Just then, my partner returned home and I had to stop. I felt empty. I hadn’t achieved what I set out to do. My skull was intact. The disappointment overwhelmed me, followed by shame.
What had I become?
It was a Sunday morning.
My partner trains at the local RNLI lifeboat station on a Sunday morning so I was alone with the children.
The house was especially untidy and the dishes were stacked high, waiting to be washed. I was surrounded by mountains of clothes – some in need of folding, others were folded but needed to be put away and there were two heaps of dirty clothes in need of washing.
My mind was whirring with the thoughts of my dead parents and how much I was missing them.
I felt behind with my doll business.
I was in need of a shower and a hair wash.
I hadn’t slept well.
I was in the middle of a M.E. relapse, meaning my entire body ached and my brain couldn’t do "brain things".
This probably sounds like I’m making excuses for my obscene behaviour. What MOTHER does that to herself?!
A mother like me of course – a disappointment.
Perhaps a kinder, more sympathetic person might suggest that a mother who is struggling would do such things.
I am not struggling though. I have a supportive partner, an incredible network of friends and impeccably behaved children. I live in a lovely little house in a beautiful part of the country. I drive a decent car. Money is tight but we survive and we are happy. In the evenings I am surrounded by books ...and chocolate!
However there is an elephant in the room.
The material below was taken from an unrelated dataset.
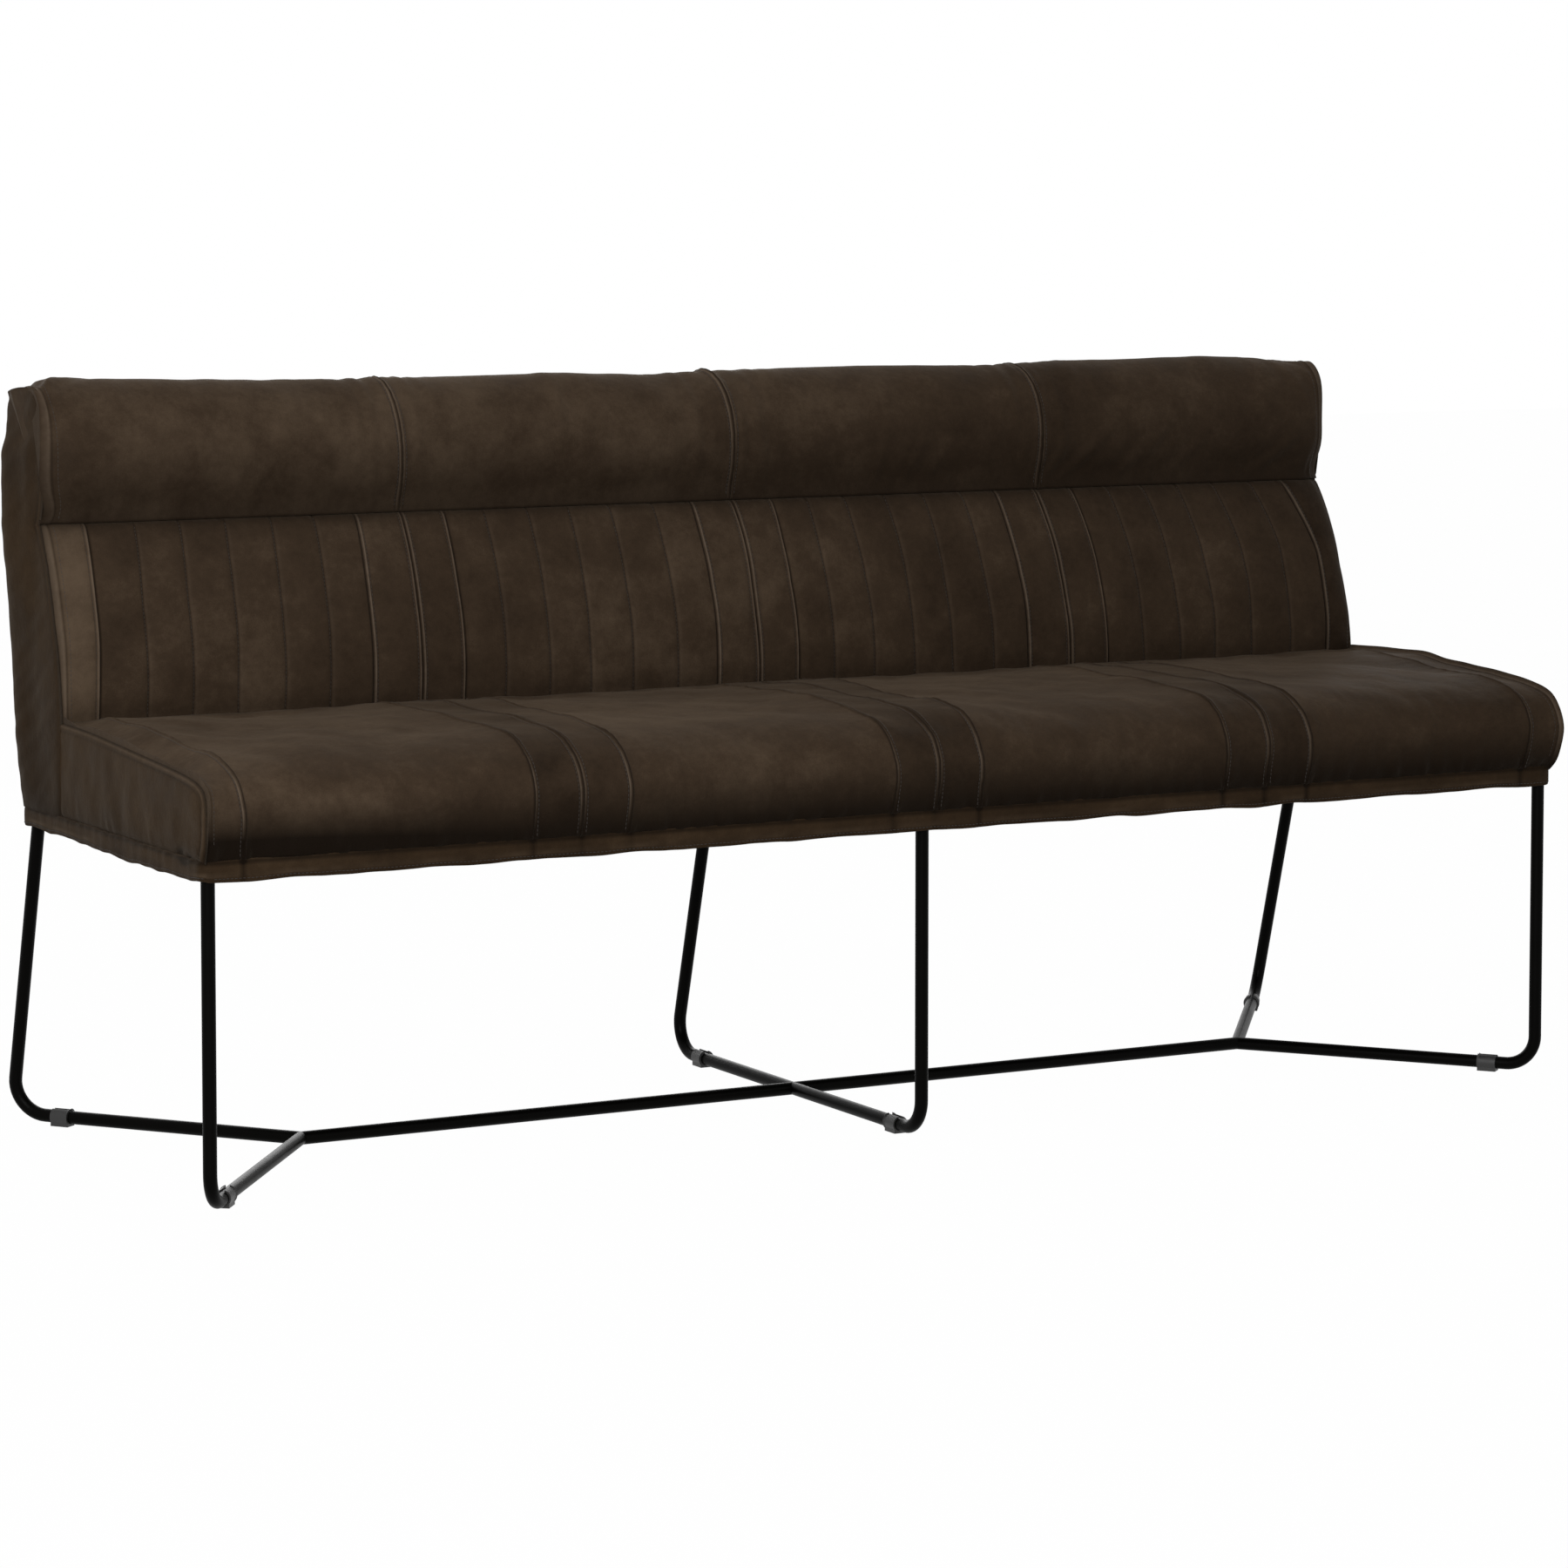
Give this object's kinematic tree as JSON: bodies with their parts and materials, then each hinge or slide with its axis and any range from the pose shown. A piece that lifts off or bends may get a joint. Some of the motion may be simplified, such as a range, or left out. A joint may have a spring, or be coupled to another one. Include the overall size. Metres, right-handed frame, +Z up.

One that my partner and I do not discuss enough. One that I do not discuss enough.
After my first child was born I suffered from severe post-partum depression. It was so severe that I would see strange creatures outside my windows. They wanted to take my baby. They’d send their rats into the house to steal my son. I’d see the rats scurrying across the hallway.
Of course, this wasn’t real. But to me it was very real! I’d physically see all of this and it was terrifying. It was like living in a nightmare that you cannot wake up from.
It drove me to consider suicide. I had it planned. I’d pop my baby into his car seat in the house where he was safe until my partner came home. Then I’d hop into my car and simply drive into a brick wall. Easy.
Luckily I was provided with counselling (and my car keys were removed), although hindsight says I probably should have been institutionalized! I’ve been on strong medication since. It’s made me gain weight and if I miss a dose, I’m screwed. But it keeps me on the theoretical “happy path” for the most part.
That Sunday morning I probably missed a dose of medication – I really can’t remember. I don’t know why it happened. I think my brain is permanently messed up from the PND. Now I’ve reached this part of my story, I don’t know why I started. I don’t know how to end it.
Just know that if you are going through a rubbish time, that other people don’t fully understand, you’re not alone. I suspect most of us have a Sunday morning where we cry in the shower, punch a wall, smack our faces against something solid or simply can’t get out of bed through feeling immensely low.
Once you’ve wallowed in it, get back up again and try again. Please don’t do anything that’ll harm you permanently, call someone. Go for a walk. Speak to someone. Call the Samaritans if you need to (116 123 (UK), 13 11 14 (Australia), 988 (USA)).